P.E.C. Limited vs Austbulk Shipping SDN BHD - Supreme Court Important Judgment

 P.E.C. Limited vs Austbulk Shipping SDN BHD - Supreme Court Important Judgment 2018 - 


On 14th November, 2018, in the case of P.E.C. Limited v. Austbulk Shipping SDN BHD [Civil Appeal No.4834 of 2007], enforcement and execution of a foreign award was in issue. The question for consideration was whether an application for enforcement under Section 47 of the Arbitration and Conciliation Act, 1996 is liable to be dismissed if it is not accompanied by the arbitration agreement. Section 47 postulates that the party applying for the enforcement of a foreign award “shall” produce before the Court at the time of application certain documents including the original agreement for arbitration. 


 It was held that, at the initial stage of filing of an application for enforcement of a foreign award, “non-compliance of the production of the documents mentioned in Section 47” of the Arbitration and Conciliation Act “should not entail in dismissal of the application for enforcement of an award.” The Supreme Court held that “the party seeking enforcement can be asked to cure the defect of non-filing of the arbitration agreement. The validity of the agreement is decided only at a later stage of the enforcement proceedings.”


 Keeping in view the object and purpose of the Convention on the Recognition & Enforcement of Foreign Arbitration Awards, 1958 (New York Convention) set forth in the First Schedule of the Arbitration and Conciliation Act, 1996, the Supreme Court was of the view that the word “shall” in Section 47 of the Arbitration and Conciliation Act has to be read as “may”. It was observed that “the opposite view that it is obligatory for a party to file the arbitration agreement or the original award or the evidence to prove that the award is a foreign award at the time of filing the application would have the effect of stultifying the enforcement proceedings. The object of the New York Convention will be defeated if the filing of the arbitration agreement at the time of filing the application is made compulsory.”

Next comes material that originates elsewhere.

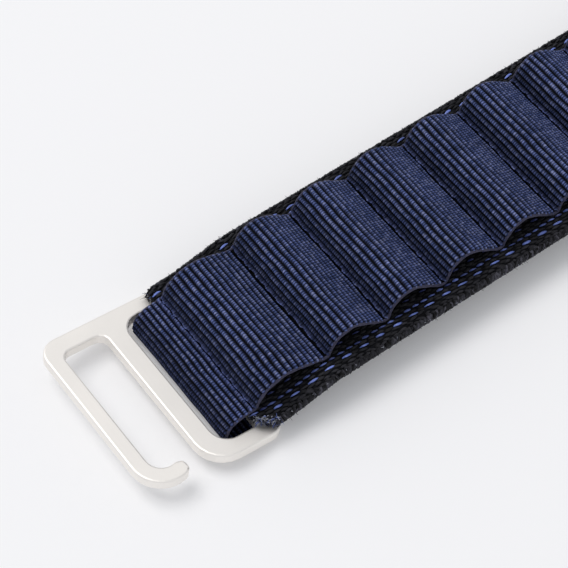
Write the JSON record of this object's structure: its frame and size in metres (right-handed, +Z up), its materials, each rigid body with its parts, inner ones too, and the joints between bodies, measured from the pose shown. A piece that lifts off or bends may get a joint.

However, it was also clarified that reading the word “shall” in Section 47 of the Act as “may” would “only mean that a party applying for enforcement of the award need not necessarily produce before the Court” a document mentioned therein “at the time of the application”. The Court made it clear that the said interpretation of the word “shall” as “may” is “restricted only to the initial stage of the filing of the application and not thereafter”.